The evidence for Lee’s claim begins with Pym’s entombment in the hold, which signifies rebirth. Pym’s dreams, while in the hold and earlier in the Ariel episode, are more than just awakenings; rather, they are movements bringing Pym deeper and deeper into his dream world. Lee notes that in the great works of Homer, Dante, and Virgil, water acts as a barrier through which a mortal must pass on his way into the spirit world. The water theme is elaborated on through the survivors’ diving into the hold looking for food and drink. These dives are ritualistic and almost biblical in their baptismal connotations.

The appearance of the Dutch ship “creates further implications of a movement toward the underworld.” The ship is full of death, but it is not significant for that reason alone; it is also a catalyst for Pym’s mythical journey. Its presence stymies the intellects of the men who gaze upon its ghastly passage. The seagull’s dropping of the morsel of flesh is a symbolic offering of human flesh. This fact is not lost upon the men, and prefigures the scene of cannibalism to come.

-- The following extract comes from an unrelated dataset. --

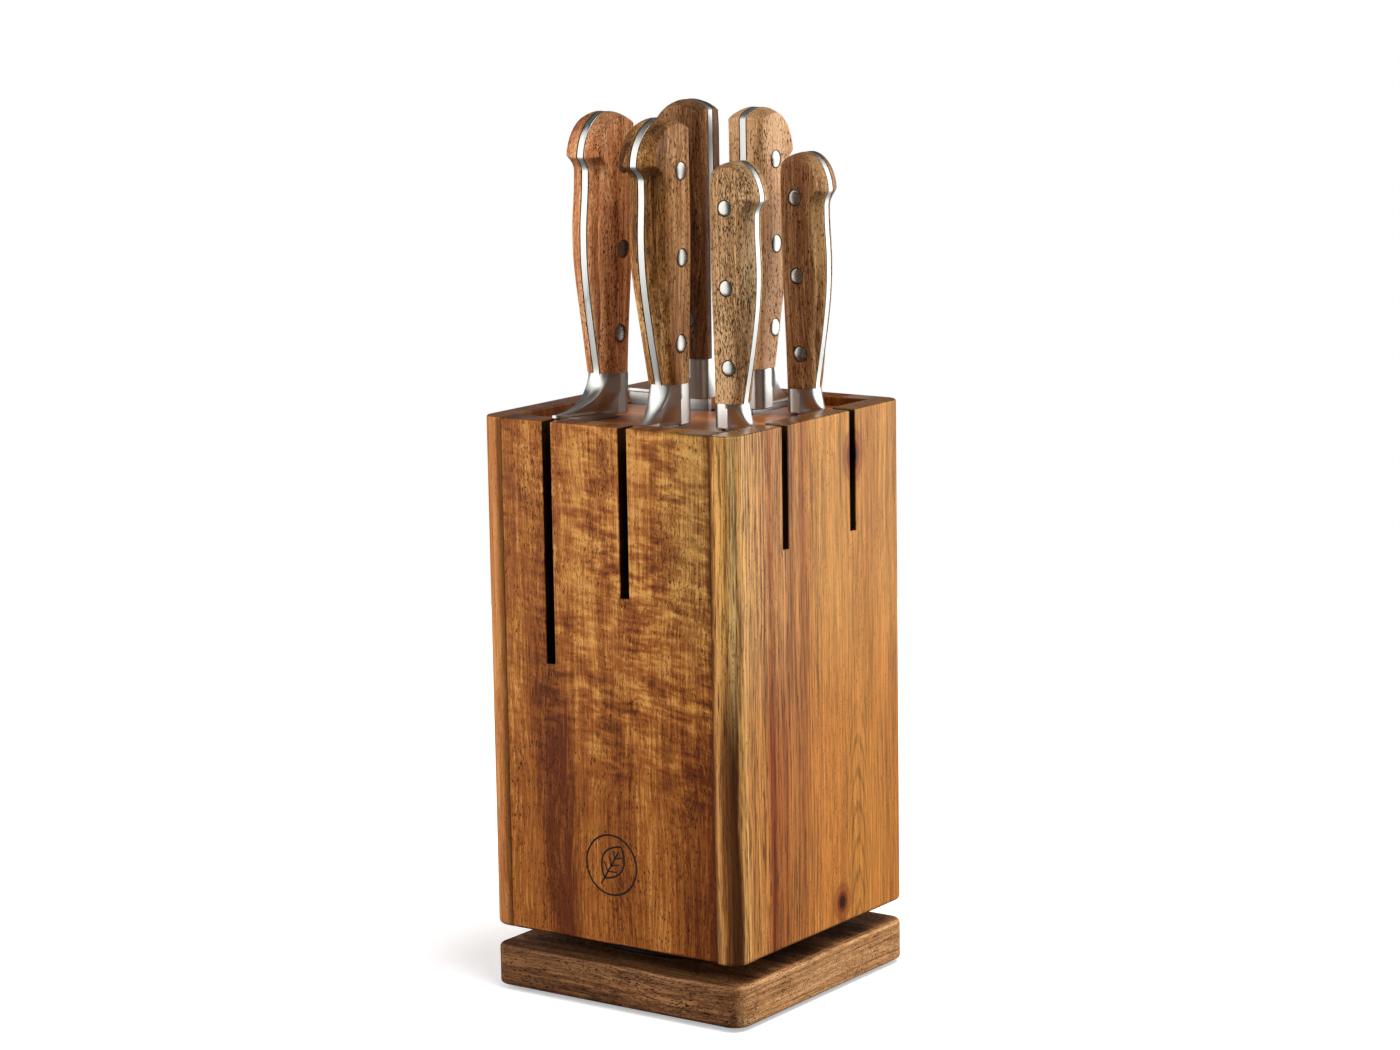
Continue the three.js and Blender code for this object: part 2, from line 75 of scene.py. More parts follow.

That terrible scene is laden with biblical allusions until it becomes almost a parody of the Last Supper. The solemn cadences of the narrative and the scattered biblical allusions make it a sort of terrible communion. Lee acknowledges that the biblical allusions are not cohesive, but “accrue significance and meaning as an aggregate.” The men draw straws, which resembles the casting of lots for Jonah and the other fisherman to see who will be thrown overboard to appease God. Parker is the sacrifice and his blood and body are devoured by the others to nourish and prolong their lives.

Finally, the quest to Hell is continued by the journey to Tsalal, which is a recognizable portrait of Hell (see later analyses). The mythic structure of Poe’s work may have been unconscious, but like the great works of western literature that precede it, it does indeed exist and offers readers compelling insights into the human engagement with the spiritual and the primitive.